Jeff wanted to join the dig.

This fort is where Pocahontas played as a child and was later taken hostage during Anglo-American hostilities and held for ransom. Her father, Chief Powhatan, refused to comply with the demands of the English and Pocahontas remained in the fort. A year later, she reportedly had an opportunity to speak to her father and she rebuked him for valuing her "less than old swords, pieces and axes" and chose to remain with the English. She later converted to Christianity and married John Rolfe. Nancy Reagan is among her descendants.

Jeff noticed that the hands on her statue are shiny, unlike the rest of her oxidized body.
We, too, brushed her hand as we passed by.

The threatened storm hit with a vengeance as we started towards the exit, so we took shelter.
It was a doozy.

I saw a sign that advertised the free ferry to Scotland.
We took it.
Why not? I said.

We find ferry trips to be quite boring.
How about you?

Jeff was very disappointed to find himself still on American soil, but there you have it.
Scotland, VA.
We soldiered on to Surry (the spelling bothers me) and found an excellent restaurant that provided us with a taste of Southern cooking. 
Country ham, baked potato, and apple fritter for me.
What, you thought I would order broccoli when an apple fritter was offered?

Jeff had country-fried chicken and hush-puppies. 
I think I am in love. Hush puppies and I get along really well.

The next day found us in the Civil War battlefields of Spotslyvania, Fredricksburg, and Chancellorville. The highlight for Jeff was finding a record of his ancestor, Thomas Ward Osborne, who fought in some of these battles and went on to become a state senator.

This is the site of the sunken road in Fredricksburg, a particularly bad battle for the north. The Confederates had a strong position behind this wall on the sunken road and on the hill behind it. Wave after wave of Union soldiers was sent up the slope on December 13th, 1862, only to be shot down. When the next morning dawned, about 8,000 men lay dead or grievously wounded in front of the wall.

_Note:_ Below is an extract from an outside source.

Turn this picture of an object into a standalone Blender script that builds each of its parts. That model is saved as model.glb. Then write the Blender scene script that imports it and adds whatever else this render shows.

We had an excellent tour guide, but, to be honest, my mind was mush by this point.
Let me just say that the cannons on this side of the field were firing against those little tiny cannons that you can see in the distance.

The second-bloodiest day of the Civil War took place here on May 3rd, 1863.
And I'm not even sure who won.

Another awesome tour guide.

So, here's what I think.
You should go visit these historical sites.
You should take every walking tour for which you have time.
You should take a hankie.
And you should not go during a heat wave.